The NPL Differential Absorption Lidar (DIAL) is a remote sensing, self-contained, mobile laboratory which monitors meteorological parameters and ambient gas concentrations. The system is able to monitor atmospheric pollutants remotely, at ranges of up to ~500m, and works in real-time to collect measurements directly traceable to primary standards of gas concentration.

Methane concentrations in the atmosphere have more than doubled over the last 150 years and mitigation of methane emissions will play a vital role in enabling climate change mitigation strategies. According to a Climate and Clean Air Coalition publication, 23% of all anthropogenic methane emissions are from the oil and gas sector which has 72% reduction potential, higher than any other sector. In order to characterise the climate impact of liquefied natural gas (LNG) facilities, the emissions across the whole supply chain need to be well understood.  

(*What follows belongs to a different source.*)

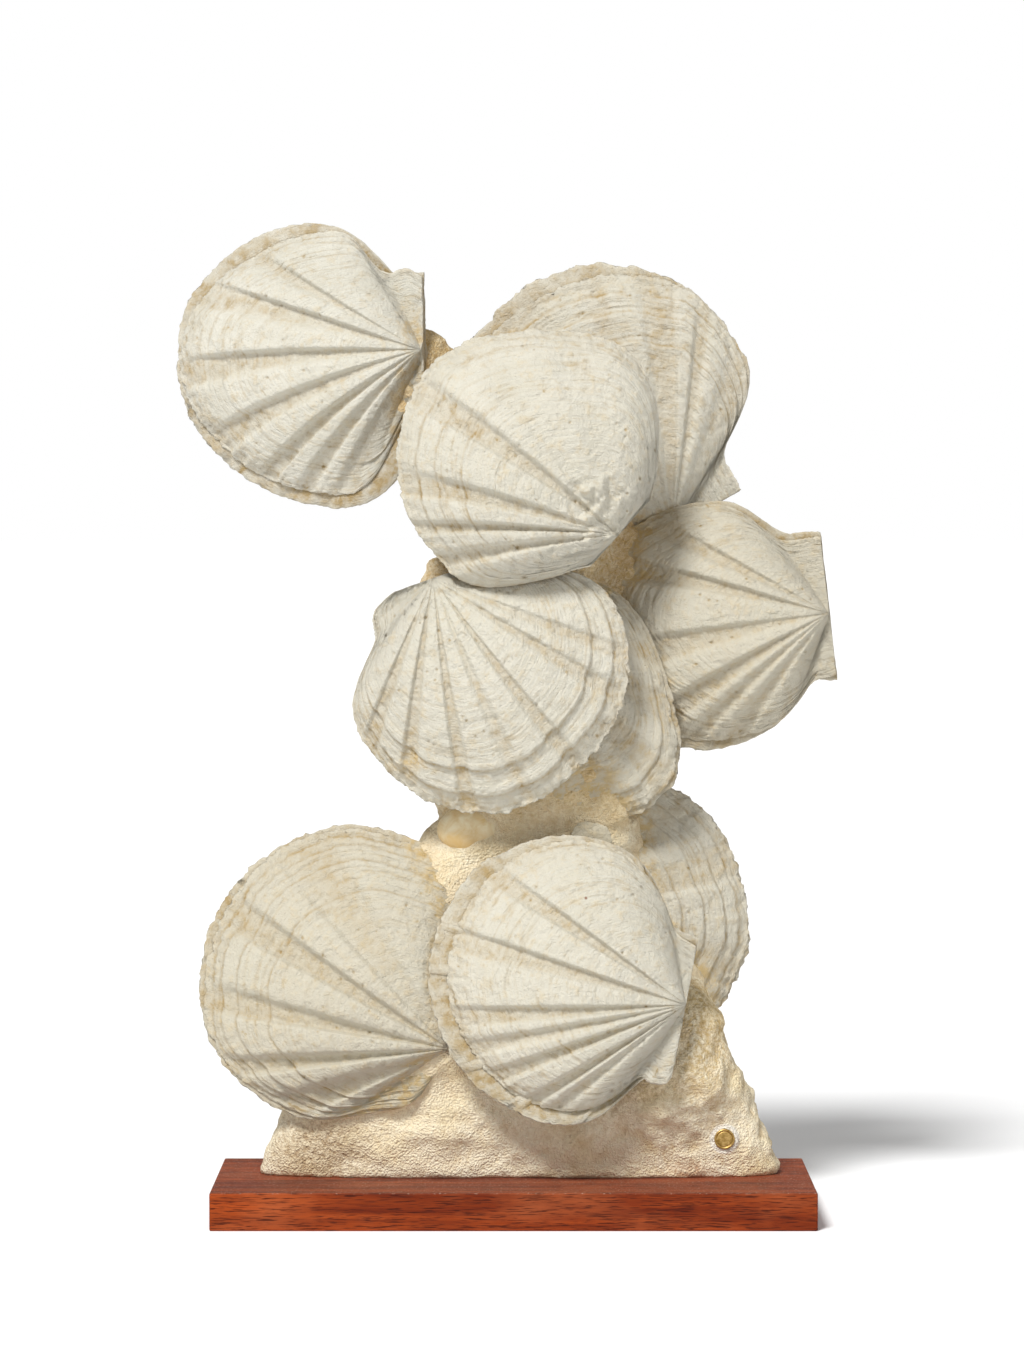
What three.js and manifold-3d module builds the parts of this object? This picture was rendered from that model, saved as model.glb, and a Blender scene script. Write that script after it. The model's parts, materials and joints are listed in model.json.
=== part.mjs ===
// A cluster of large fossil scallops, still fixed in the rock that buried them, on a wooden plinth.
// Each shell has one or two valves. A valve is a domed, grooved fan that grows out from its beak,
// with a flat ear on each side of the beak and a flat inner face where it meets its partner.
// Millimetres, +Z up, front towards -Y, origin in the middle of the plinth's underside.

import * as THREE from 'three';
import { mergeVertices } from 'three/addons/utils/BufferGeometryUtils.js';
import Module from 'manifold-3d';

const wasm = await Module();
wasm.setup();

// ---------- driving dimensions, in millimetres and degrees ----------

const GAP = 0.3; // clearance between the pieces
const BED_CLEARANCE = 1; // room round a valve's coarser bed in the rock
const PLINTH = { width: 350, depth: 150, height: 22, easedEdge: 1 };
const DISC = { radius: 6, thickness: 2.4, at: [124, -12, 45] };
const BEDDING = { radius: 9.5, depth: 16 }; // the dab that the disc is set in
const VALVE = {
  edge: 2.6, // thickness at the margin and over the ears
  umbo: 4, // how far the beak swells above the ears
  shoulder: 1.5, // degrees over which the fan's edge drops to the ear
  grooveDepth: 0.028, // as a share of the distance from the beak
  grooveWidth: 4,
};
// Degrees between the rays of a fan, and the rows as shares of the way from beak to margin.
const FINENESS = {
  front: { step: 5, rows: [0.1, 0.26, 0.45, 0.65, 0.85, 1] },
  rear: { step: 7.2, rows: [0.16, 0.42, 0.72, 1] },
};

// One entry for each shell.
// beak: where growth began. growth: which way it grew, anticlockwise from +X as seen from the front.
// facing: the sideways and upward lean of the outward direction. fan: half the angle between the shoulders.
// ears: reach of the hinge on each side of the beak. margin: lengths from beak to margin at equal steps
// across the fan, clockwise. rearMargin: the same for a rear valve that stands proud of its partner.
// grooves: angles from the growth line, clockwise. arch: height of each valve's dome.
const SHELLS = {
  upper_left: {
    beak: [-52, -10, 507], growth: 183, facing: [-0.3, 0.1], fan: 61, ears: [38, 42],
    margin: [88, 116, 137, 153, 146, 125, 86],
    rearMargin: [98, 124, 142, 155, 147, 126, 88],
    grooves: [-42, -34.5, -17, 1.8, 22.4, 33],
    arch: { front: 25, rear: 14 },
  },
  top: {
    beak: [94, 46, 403], growth: 119, facing: [0.04, 0.02], fan: 60, ears: [44, 46],
    margin: [93, 124, 151, 158, 154, 136, 86],
    rearMargin: [97, 131, 160, 165, 157, 136, 86],
    grooves: [-40, -24, -8, 8, 20, 30, 40],
    arch: { front: 22, rear: 12 },
  },
  centre: {
    beak: [60, -44, 399], growth: 138, facing: [0.02, 0.1], fan: 66, ears: [24, 20],
    margin: [62, 110, 137, 148, 136, 112, 80],
    grooves: [-45, -33.6, -22.7, -11, -0.5, 14],
    arch: { front: 33 },
  },
  right: {
    beak: [187, 12, 353], growth: 186, facing: [-0.13, 0.08], fan: 58, ears: [42, 46],
    margin: [72, 108, 140, 151, 140, 113, 70],
    rearMargin: [71, 107, 139, 151, 143, 114, 71],
    grooves: [-43.7, -35, -22.3, 1.8, 22.4, 32],
    arch: { front: 25, rear: 8 },
  },
  middle: {
    beak: [-44, -32, 367], growth: -62, facing: [-0.08, 0], fan: 64, ears: [42, 40],
    margin: [89, 116, 135, 139, 130, 107, 86],
    grooves: [-44.4, -34.3, -12.5, 4, 19.7, 37, 52],
    arch: { front: 22 },
  },
  under_middle: {
    beak: [-17, -8, 366], growth: -60, facing: [0.02, 0], fan: 62, ears: [34, 34],
    margin: [78, 108, 138, 154, 136, 112, 82],
    grooves: [-42, -30, -18, -6, 8, 22, 36],
    arch: { front: 17, rear: 6 },
  },
  lower_left: {
    beak: [-36, -22, 99], growth: 146, facing: [-0.1, 0.12], fan: 61, ears: [40, 34],
    margin: [98, 132, 154, 161, 154, 132, 97],
    grooves: [-56, -48.4, -41.8, -18.4, 2.4],
    arch: { front: 23, rear: 14 },
  },
  lower_front: {
    beak: [100, -40, 127], growth: 169, facing: [0, 0.1], fan: 63, ears: [42, 38],
    margin: [74, 105, 128, 139, 135, 112, 68],
    rearMargin: [94, 117, 140, 150, 145, 122, 87],
    grooves: [-41, -32.4, -27.5, -12.7, 7.2, 27],
    arch: { front: 24, rear: 14 },
  },
  low_right: {
    beak: [-5, 22, 168], growth: 3, facing: [0.15, 0.05], fan: 60, ears: [42, 42],
    margin: [98, 126, 143, 147, 143, 126, 101],
    grooves: [-36, -20, -4, 12, 28],
    arch: { front: 23, rear: 14 },
  },
};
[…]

To achieve these goals, this study focused on collecting high quality data from several LNG facilities based exclusively on a direct emission measurement approach. The DIAL enabled quantification of emissions from the key functional elements (FEs), allowing emission factors (EFs) to be determined for each FE using activity data. Among the benefits in obtaining data with this level of granularity is the possibility to compare the emissions of similar FEs on different facilities including FEs present in both liquefaction and regasification sites.

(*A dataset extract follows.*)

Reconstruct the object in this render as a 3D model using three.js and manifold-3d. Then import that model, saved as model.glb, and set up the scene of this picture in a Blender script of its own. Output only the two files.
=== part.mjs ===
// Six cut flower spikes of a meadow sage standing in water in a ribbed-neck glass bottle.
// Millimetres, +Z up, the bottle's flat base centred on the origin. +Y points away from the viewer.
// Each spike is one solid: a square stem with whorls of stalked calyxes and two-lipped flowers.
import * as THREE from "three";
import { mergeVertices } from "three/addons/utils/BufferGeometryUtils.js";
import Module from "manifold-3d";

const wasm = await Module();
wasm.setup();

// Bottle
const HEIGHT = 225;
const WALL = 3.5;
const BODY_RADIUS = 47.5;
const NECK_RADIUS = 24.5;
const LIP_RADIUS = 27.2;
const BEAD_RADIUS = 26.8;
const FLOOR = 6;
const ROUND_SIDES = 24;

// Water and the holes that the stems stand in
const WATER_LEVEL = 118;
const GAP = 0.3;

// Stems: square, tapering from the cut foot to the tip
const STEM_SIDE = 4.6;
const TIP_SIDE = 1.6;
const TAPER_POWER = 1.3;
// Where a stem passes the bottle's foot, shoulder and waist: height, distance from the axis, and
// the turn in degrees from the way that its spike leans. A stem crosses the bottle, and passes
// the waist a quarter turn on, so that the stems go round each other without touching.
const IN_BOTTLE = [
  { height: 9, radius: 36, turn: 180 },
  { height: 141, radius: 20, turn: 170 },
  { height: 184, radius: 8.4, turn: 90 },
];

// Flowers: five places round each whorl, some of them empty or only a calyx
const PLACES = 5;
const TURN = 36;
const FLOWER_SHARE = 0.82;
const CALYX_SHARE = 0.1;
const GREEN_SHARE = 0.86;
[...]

A fundamental advantage of this FE-level approach is that emissions from noncontinuous sources can be identified and separated, enabling the comparison of emissions at FE-level and total emission from different sites that would otherwise be challenging and potentially inaccurate. Some of these noncontinuous sources can be considered as super emitters when compared to the total site emission; therefore, it is critical to be able not only to quantify the emissions but also to localize these sources allowing operators to carry out maintenance and repairs and improve operating procedures to avoid a repeat of the issue in the future.

This work further underlines the importance of cooperation with the site operators to understand onsite processes and the operational status of each FE during the measurement period, particularly for the noncontinuous sources such as flares and ship loading/ unloading, identifying whether operations are typical.

The data and comparisons reported in this paper are novel and showcase the value of the FE-level measurement approach. However, it is critical in the future to continue this type of focused emission monitoring campaigns to measure emissions from FEs under different operational statuses that are representative of the facilities’ different activities over the year. This is vital not only to reconcile results obtained with facility-level and component-level approaches but also to develop a Tier 3 inventory approach for the LNG industry that would lead to more accurate revised worldwide methane emission inventories.

Therefore, additional measurements at both regasification and liquefaction facilities are needed to complement this work and contribute to the design of emission factors, particularly for noncontinuous operations such as truck loading, ship loading, and unloading.

Results published in Environmental Science and Technology.